Neural network chip built using memristors - Grognak
http://arstechnica.com/science/2015/05/neural-network-chip-built-using-memristors/
======
themeek
This is one of the exotic devices in DARPA's UPSIDE competition for exascale
computing. This initiative seeks to find non-state (non-transistor) based
approaches to computation: exploitation of nanoscale response properties of
discrete components to perform some restricted, non-binary, forms of
computation. Essentially, exotic ways to abuse silicon lithography to get
analog computation.

The idea, and this can be seen on DARPA's slides
([http://www.darpa.mil/workarea/downloadasset.aspx?id=21474857...](http://www.darpa.mil/workarea/downloadasset.aspx?id=2147485714)),
is to get computation that is several orders of magnitude higher for their
specialized sets of problems than what can theoretically be reached by
traditional computing models even if Moore's law continues.

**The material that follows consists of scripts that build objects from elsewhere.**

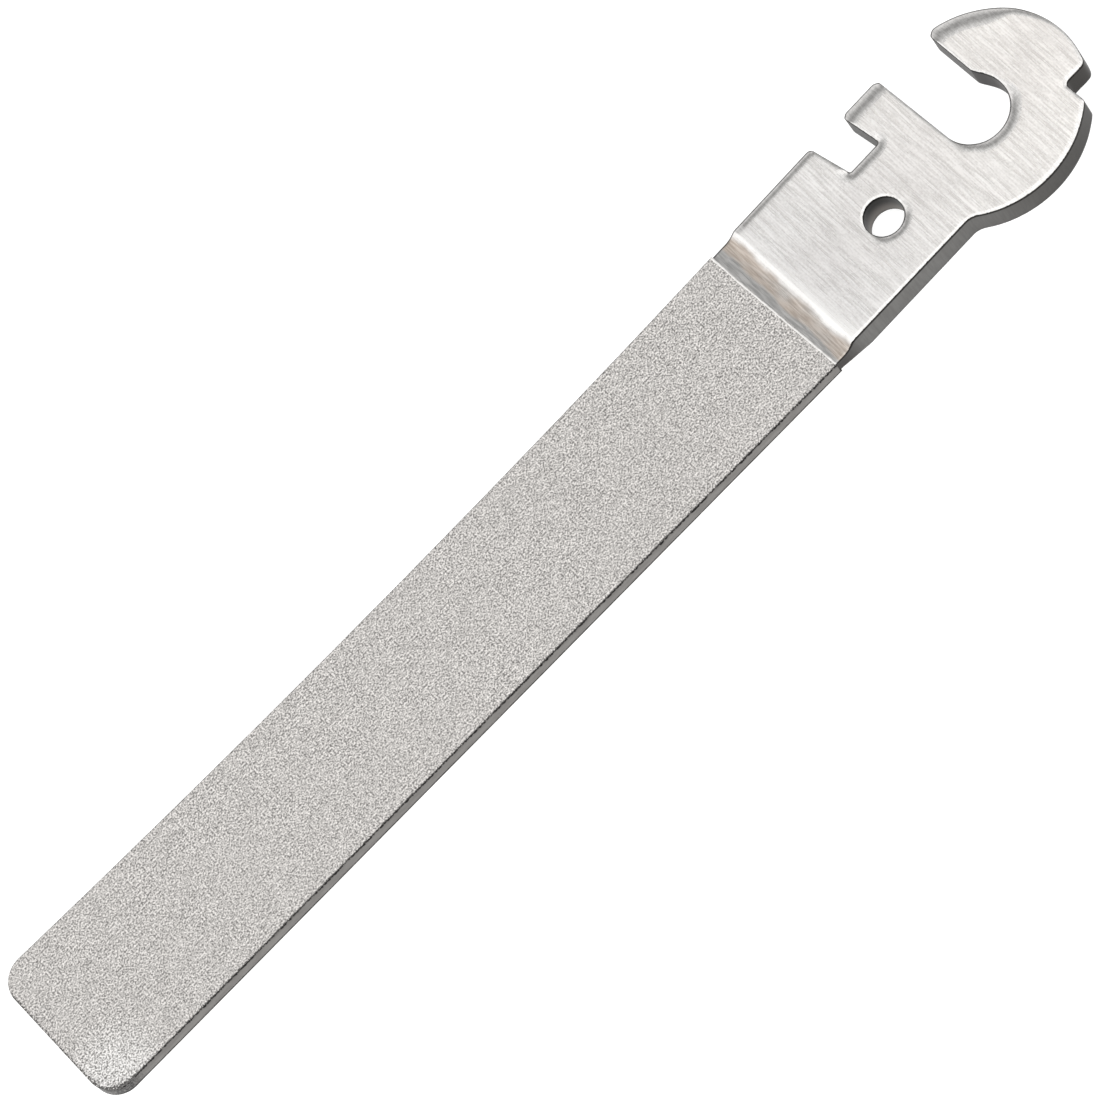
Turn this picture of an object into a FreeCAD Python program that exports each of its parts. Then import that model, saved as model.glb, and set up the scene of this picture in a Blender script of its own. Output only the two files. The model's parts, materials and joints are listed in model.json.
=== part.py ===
import FreeCAD, Part
import os
from math import acos, asin, cos, degrees, radians, sin, sqrt, tan

# A flat diamond file for a folding pliers tool. One thick steel blank carries a
# thinner, coated filing body at one end and a hooked tang at the other, which slips
# onto the pivot post of the folding tool.
#
# Lengths are in millimetres. The file lies flat: the body runs along X with its tip
# at the low end and the hook at the high end, Y goes across it towards the side that
# the hook opens to, and Z is up through the thickness. The outline is drawn from the
# corner of the coated tip, and the finished pieces are moved so that the origin is
# the middle of the bottom of the whole file.

# ---- driving dimensions -------------------------------------------------------

blank_width = 13.0           # the steel, the same on the body and on the tang
tang_thickness = 2.4
core_thickness = 1.2         # the steel under the coating
body_length = 73.3           # coated tip to the foot of the ramp
back_hollow = 0.6            # how far the body's back edge is ground in, at its middle

coat_thickness = 0.1         # diamond grit in nickel, on each face of the body
plating_thickness = 0.1      # plain nickel round the edge of the body
bare_strip = 0.9             # uncoated steel between the coating and the ramp
coat_slant = 0.5             # the masked line is this much off square, over the width
tip_corner_radius = 2.0      # of the steel; the plating adds its own thickness

ramp_foot_radius = 1.5       # hollow curve from the body up to the ramp
ramp_angle = 38.0
ramp_top_radius = 0.6
back_ramp_angle = 13.0       # the other face climbs gently, from just past the coating
back_ramp_gap = 0.05

tang_cant = 1.4              # degrees between the body's straight edge and the tang's
pivot_from_ramp = 19.2       # along the tang, from the foot of the ramp
pivot_from_edge = 5.8        # across the tang, from its straight edge
hook_bore = 5.4
throat_flare = 1.2           # degrees that the finger's inner wall leans away
throat_pinch = 0.7           # how far the beak stands in over the bore
bore_run_out = 23.0          # degrees past the pivot where the bore turns straight, to the beak

hook_radius = 7.7            # the hook's outer edge
hook_centre = (0.65, -0.55)  # from the pivot, along and across the tang
lobe_radius = 8.45           # the round heel below the pivot
lobe_centre = (-0.1, 0.3)
lobe_blend = 1.5             # where the heel runs out of the tang's straight edge

stop_shelf = 4.0             # catch step in the outer edge: how far below the pivot
stop_wall = 5.5              # and how far past it along the tang
stop_inner_radius = 0.4
stop_outer_radius = 0.6
stop_heel_radius = 0.4

slot_floor = 3.0             # square notch beside the finger: width of its floor
slot_depth = 3.55
tang_swell = 0.12            # how far the tang's back edge leans out past the body's line
finger_width = 3.4           # between the notch's floor and the bore
slot_outer_lean = 9.0        # degrees, wall on the body's side
slot_finger_lean = 6.0       # degrees, wall on the finger's side
slot_inner_radius = 0.25
slot_mouth_radius = 0.4

finger_corner_radius = 0.5
beak_corner_radius = 0.6
lip_corner_radius = 0.4

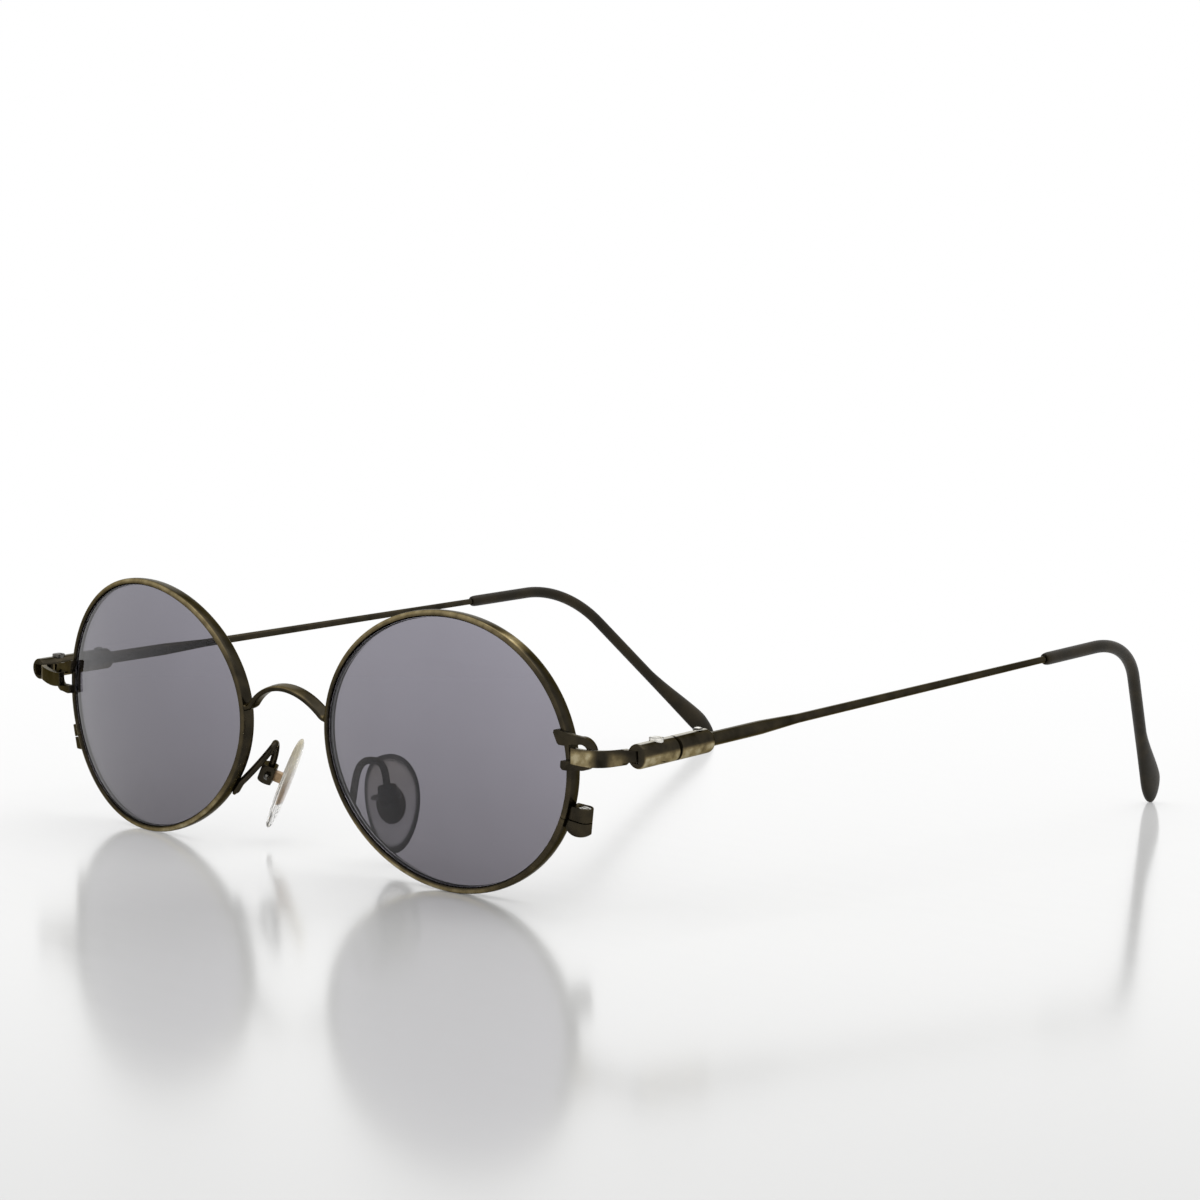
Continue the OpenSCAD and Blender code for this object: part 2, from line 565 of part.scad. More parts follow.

DARPA would like to first apply this technology to ARGUS drone systems
([https://www.youtube.com/watch?v=QGxNyaXfJsA](https://www.youtube.com/watch?v=QGxNyaXfJsA))
and related technology because streaming video can't be done to the ground,
tracking and decision making must be done on board - yet traditional
processing platforms can only track a few orders of magnitude fewer targets
that what the military would like.

In a more advanced phase, if memristor or coupled oscillator (etc) approaches
to building inference models become possible, then programs written in DARPA's
other initiative (Probablistic Programming) could be programmed into these
exotic solid state devices to compute in a way more analogous to today's
generic computation. And indeed, eventually the adoption of Probablistic
Programming will train programmers to write code for quantum computers - while
more complicated, replacing Probablistic Programming's PDFs with probability
amplitudes almost get one there.

I hope to see more journalistic coverage of some of the other exotic devices.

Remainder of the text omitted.